The 3D simulation model predicts the overall thermal and moisture transport performance in firefighters’ gloves. Due to the limitation of establishment for complex geometry, it is challenging to create an exact hand geometry in COMSOL. COMSOL used rectangular configurations to generate the glove-hand model, which involves a 90° angle around fingers and the hand instead of smooth curved surfaces. As a result, it could create some degree of simulation inaccuracy around these angles. Nevertheless, these angles do not affect the overall simulation results for the entire hand and glove point-of-view, resulting in reasonable numerical predictions. Moreover, the hand skin was assumed to be nonporous material in the simulation. The hand sweating rate was applied as the boundary condition at the surface of epidermis. Although the hand skin was considered to be nonporous material in the model, the thermal properties of hand skin used in the simulation were the effective properties considering the effects of pores in the skin. Hence, the heat transfer predictions in skin were reasonable. For the moisture transfer simulation, the main focus was on the water vapor transport in glove. We were not studying the moisture transfer in hand skin. Thus, the nonporous assumption for the hand skin would not affect the overall moisture transport phenomena in the glove. The hand sweating rate applied at the surface of the epidermis was based on the maximum skin sweating rate of the human body. The actual hand sweating rate may change based on different situations. Moreover, a fixed water spray rate was assumed at the glove’s outer surface in the model. The actual water spray rate from an external hose may also vary in different situations. Thus, the absolute values from the simulation results may be different from actual situations, but the comparisons and trends of the results should be the same as those from the actual situations. Therefore, the numerical simulations can provide valuable information for the design of PCM-integrated structural firefighters’ gloves in the future.

Validation:

Experimental measurements have been conducted to verify the numerical simulation model [38]. The studies were conducted in a furnace environment under hazardous (furnace temperature of 200°C with 10 kW/m² radiation heat flux) and lower bound of flashover (furnace temperature of 300°C with 15 kW/m² radiation heat flux) conditions [38]. To better observe the PCM behavior and ensure safety, the testing environmental temperatures were not set at upper bound of flashover conditions. Commercial structural firefighting glove was used and cut into a 4” × 4” glove sample for testing. A 1-mm thick PCM layer (commercial bio-based PCM with melting point of 68°C) was inserted above base layer (ABL) in the glove sample. The glove sample materials along with the embedded PCM layer were attached on an insulation block to mimic a gloved hand (hand protected by glove), as shown in Figure 13. The temperatures on the insulation block surface were measured by three thermocouples (TCs), representing the hand skin surface temperatures.

Figure 13.

Glove sample materials along with the embedded PCM layer adhered/mounted on an insulation block to mimic gloved hand [38].

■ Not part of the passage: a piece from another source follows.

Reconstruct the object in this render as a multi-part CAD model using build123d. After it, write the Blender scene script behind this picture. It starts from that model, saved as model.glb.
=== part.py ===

The numerical simulations were compared to the testing results under the same heat flux condition and PCM-integrated glove configuration, i.e., 1-mm thick bio-based PCM layer (with melting point around 70°C) located ABL in glove. Figure 14 displayed the temperature profiles on hand skin surface from both numerical simulation and experimental testing. The temperatures at Probe 5 (numerical results; refer to Figure 3a) and temperatures at TC 2 (experimental results) were used for the comparison in Figure 14, because they all represented the center of the palm. The results were consistent with each other. The differences in temperature profiles between simulation and experiment were less than 15%. It was noted that better agreement between numerical and experimental studies occurred under higher heat flux condition. The experimental results showed that the optimum PCM melting temperature range was around 70°C-100°C, the PCM location was better toward environment in a glove under hazardous condition, and overall, the PCM could extend the thermal protection time of firefighters’ gloves (the time for hand skin to reach second degree burn injury) by 1.5–2 times [38], which consistent with the numerical simulation results in this study.

Figure 14.

Comparison of temperatures on hand surface between numerical simulation and experimental testing. (a) Under hazardous condition (furnace temperature of 200°C with 10 kW/m² radiation heat flux); (b) under lower bound of flashover condition (furnace temperature of 300°C with 15 kW/m² radiation heat flux). Note that “SIM” represents numerical simulation results (Probe 5) and “EXP” represents experimental testing results (TC 2).

5. Conclusion

As demonstrated in this study, the use of PCM could help remarkably improve the thermal protective performance of firefighters’ gloves. Considering the hand dexterity and permeability of the glove, PCM was broken into several segments to be embedded in the glove’s palm, back, and finger areas, but while avoiding all the finger joint areas. This study found that the PCM segments could extend the time for the hand skin surface to reach second-degree burn injury by more than two times compared to a conventional glove with no PCM. Furthermore, even for the areas not covered by PCM (such as joints), the PCM segments could still protect them to extend the time to reach second-degree burn injury by around 1.5 times.

The parametric study found that the PCM with a melting temperature range of 70°C-100°C provided the best thermal protective performance for hand skin. The location of PCM segments depends on the condition of the fire scene. PCM provides better thermal protective performance when located close to the hand in the glove under flashover conditions. Further, PCM offers better thermal protection when located close to the environment in a glove under hazardous conditions.

A thicker PCM layer in the glove could provide better thermal protection for firefighters’ hands. With only 0.5-mm-thick PCM segments, the glove thermal protection time could be extended by up to a half-minute (around 30 seconds) compared to conventional firefighters’ gloves (with no PCM) under hazardous conditions. When the thickness of PCM segments increases to 1 mm, the glove thermal protection time could be extended by more than 1 minute under hazardous conditions (compared to the glove with no PCM). Nevertheless, the PCM layer could not be too thick to compromise hand function. It requires a trade-off between hand thermal protection and dexterity. Thus, the optimum PCM thickness needs to be further explored considering both glove thermal protection and hand dexterity aspects in the future.

Moreover, PCM segments could block the moisture transfer to some degree and cause accumulation of moisture in some regions of the glove (such as at the PCM segment surface). Thus, the PCM segments’ integration reduced the glove’s overall moisture dissipation rate. However, the moisture could still move through the area not covered by PCM segments, maintaining the permeability of firefighters’ gloves.